> **Task prompt**
Copy exactly the lines from the one containing "return parts" to the one containing "points = [vertex.co", both lines included, and nothing else.

> **Provided entries**
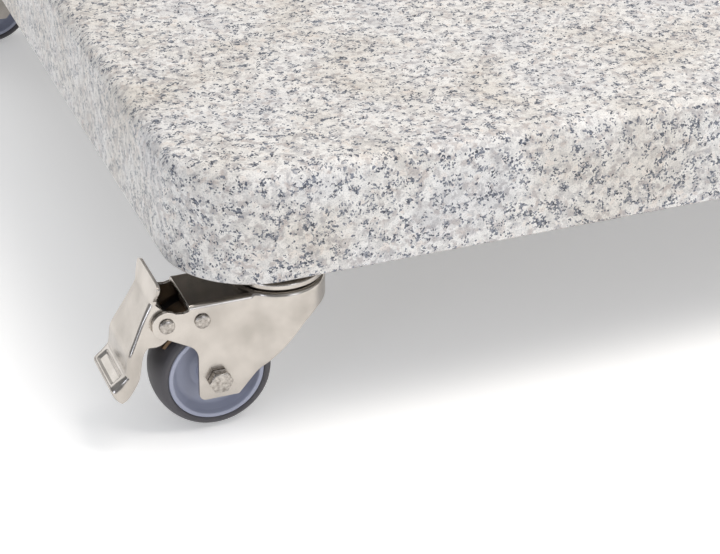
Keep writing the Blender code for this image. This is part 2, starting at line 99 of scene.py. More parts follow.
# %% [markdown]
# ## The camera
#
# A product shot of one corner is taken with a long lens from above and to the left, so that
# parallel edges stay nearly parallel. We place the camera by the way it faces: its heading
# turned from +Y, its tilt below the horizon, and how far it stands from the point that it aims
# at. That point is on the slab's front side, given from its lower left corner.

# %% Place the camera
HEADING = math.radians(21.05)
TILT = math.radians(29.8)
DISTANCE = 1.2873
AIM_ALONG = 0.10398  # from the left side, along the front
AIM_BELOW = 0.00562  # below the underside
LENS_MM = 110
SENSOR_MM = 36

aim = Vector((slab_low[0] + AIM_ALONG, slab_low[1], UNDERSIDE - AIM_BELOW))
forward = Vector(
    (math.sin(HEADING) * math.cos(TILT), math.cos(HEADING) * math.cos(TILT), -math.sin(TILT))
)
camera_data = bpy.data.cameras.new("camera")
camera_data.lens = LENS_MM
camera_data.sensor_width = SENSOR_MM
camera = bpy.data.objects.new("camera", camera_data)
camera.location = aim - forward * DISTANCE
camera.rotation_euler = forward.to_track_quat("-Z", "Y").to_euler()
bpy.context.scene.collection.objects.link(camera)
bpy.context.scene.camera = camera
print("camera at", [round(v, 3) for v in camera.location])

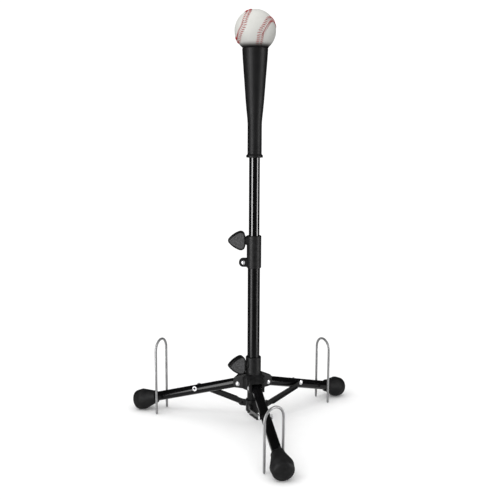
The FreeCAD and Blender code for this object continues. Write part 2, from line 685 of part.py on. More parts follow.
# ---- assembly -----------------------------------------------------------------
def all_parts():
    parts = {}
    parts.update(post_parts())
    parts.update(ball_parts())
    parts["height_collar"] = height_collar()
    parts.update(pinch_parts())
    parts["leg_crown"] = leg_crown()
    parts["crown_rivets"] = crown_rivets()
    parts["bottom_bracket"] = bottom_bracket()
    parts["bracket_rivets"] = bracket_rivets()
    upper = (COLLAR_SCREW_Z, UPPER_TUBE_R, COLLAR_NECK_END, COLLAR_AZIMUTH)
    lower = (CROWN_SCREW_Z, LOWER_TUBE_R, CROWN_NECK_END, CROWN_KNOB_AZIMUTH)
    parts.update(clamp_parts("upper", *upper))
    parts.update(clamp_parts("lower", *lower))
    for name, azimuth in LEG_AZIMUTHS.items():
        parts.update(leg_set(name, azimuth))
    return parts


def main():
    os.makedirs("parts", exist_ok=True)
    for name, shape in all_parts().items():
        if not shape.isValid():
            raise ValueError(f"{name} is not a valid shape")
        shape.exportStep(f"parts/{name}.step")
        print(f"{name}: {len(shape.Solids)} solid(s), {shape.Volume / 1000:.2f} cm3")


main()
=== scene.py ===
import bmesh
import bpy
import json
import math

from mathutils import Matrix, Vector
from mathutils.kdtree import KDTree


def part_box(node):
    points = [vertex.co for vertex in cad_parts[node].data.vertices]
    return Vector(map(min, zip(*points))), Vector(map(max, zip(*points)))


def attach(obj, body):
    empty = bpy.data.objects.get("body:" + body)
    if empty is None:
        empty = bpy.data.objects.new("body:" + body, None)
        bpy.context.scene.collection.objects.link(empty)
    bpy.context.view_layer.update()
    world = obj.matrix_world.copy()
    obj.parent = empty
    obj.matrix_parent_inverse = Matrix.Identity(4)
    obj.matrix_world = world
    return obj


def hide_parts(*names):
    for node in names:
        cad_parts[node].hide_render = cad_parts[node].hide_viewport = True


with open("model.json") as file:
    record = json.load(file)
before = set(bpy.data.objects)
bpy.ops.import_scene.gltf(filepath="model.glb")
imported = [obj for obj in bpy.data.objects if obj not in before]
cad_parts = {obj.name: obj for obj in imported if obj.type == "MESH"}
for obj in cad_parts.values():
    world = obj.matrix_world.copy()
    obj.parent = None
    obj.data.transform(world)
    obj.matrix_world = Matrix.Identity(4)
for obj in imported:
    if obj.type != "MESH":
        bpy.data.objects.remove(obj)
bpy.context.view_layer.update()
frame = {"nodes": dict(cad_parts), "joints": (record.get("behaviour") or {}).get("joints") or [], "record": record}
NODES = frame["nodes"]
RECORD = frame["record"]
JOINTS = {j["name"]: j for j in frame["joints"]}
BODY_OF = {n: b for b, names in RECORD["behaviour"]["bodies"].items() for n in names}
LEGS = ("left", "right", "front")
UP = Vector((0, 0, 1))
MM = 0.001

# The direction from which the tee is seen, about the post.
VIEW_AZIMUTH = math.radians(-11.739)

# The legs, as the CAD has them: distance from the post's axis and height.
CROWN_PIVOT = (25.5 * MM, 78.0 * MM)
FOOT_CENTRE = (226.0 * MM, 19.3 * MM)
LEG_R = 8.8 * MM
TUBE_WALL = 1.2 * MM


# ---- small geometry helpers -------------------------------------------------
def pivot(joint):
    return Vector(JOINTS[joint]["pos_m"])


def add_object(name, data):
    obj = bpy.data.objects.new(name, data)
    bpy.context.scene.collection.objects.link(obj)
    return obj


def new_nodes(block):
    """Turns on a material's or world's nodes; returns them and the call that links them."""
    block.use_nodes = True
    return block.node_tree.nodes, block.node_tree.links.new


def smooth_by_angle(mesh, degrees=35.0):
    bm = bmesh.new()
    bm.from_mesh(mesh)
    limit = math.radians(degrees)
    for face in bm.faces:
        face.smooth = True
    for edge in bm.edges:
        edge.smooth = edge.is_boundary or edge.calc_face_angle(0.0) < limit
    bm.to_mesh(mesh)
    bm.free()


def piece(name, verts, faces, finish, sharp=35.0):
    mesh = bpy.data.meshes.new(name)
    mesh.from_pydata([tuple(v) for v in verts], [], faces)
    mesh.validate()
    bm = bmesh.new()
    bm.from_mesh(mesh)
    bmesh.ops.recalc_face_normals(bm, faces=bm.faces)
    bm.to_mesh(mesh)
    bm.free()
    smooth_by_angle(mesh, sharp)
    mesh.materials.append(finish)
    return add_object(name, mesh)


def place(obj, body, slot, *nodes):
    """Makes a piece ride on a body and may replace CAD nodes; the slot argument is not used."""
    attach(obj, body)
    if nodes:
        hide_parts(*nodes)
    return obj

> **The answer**
    return parts


def main():
    os.makedirs("parts", exist_ok=True)
    for name, shape in all_parts().items():
        if not shape.isValid():
            raise ValueError(f"{name} is not a valid shape")
        shape.exportStep(f"parts/{name}.step")
        print(f"{name}: {len(shape.Solids)} solid(s), {shape.Volume / 1000:.2f} cm3")


main()
=== scene.py ===
import bmesh
import bpy
import json
import math

from mathutils import Matrix, Vector
from mathutils.kdtree import KDTree


def part_box(node):
    points = [vertex.co for vertex in cad_parts[node].data.vertices]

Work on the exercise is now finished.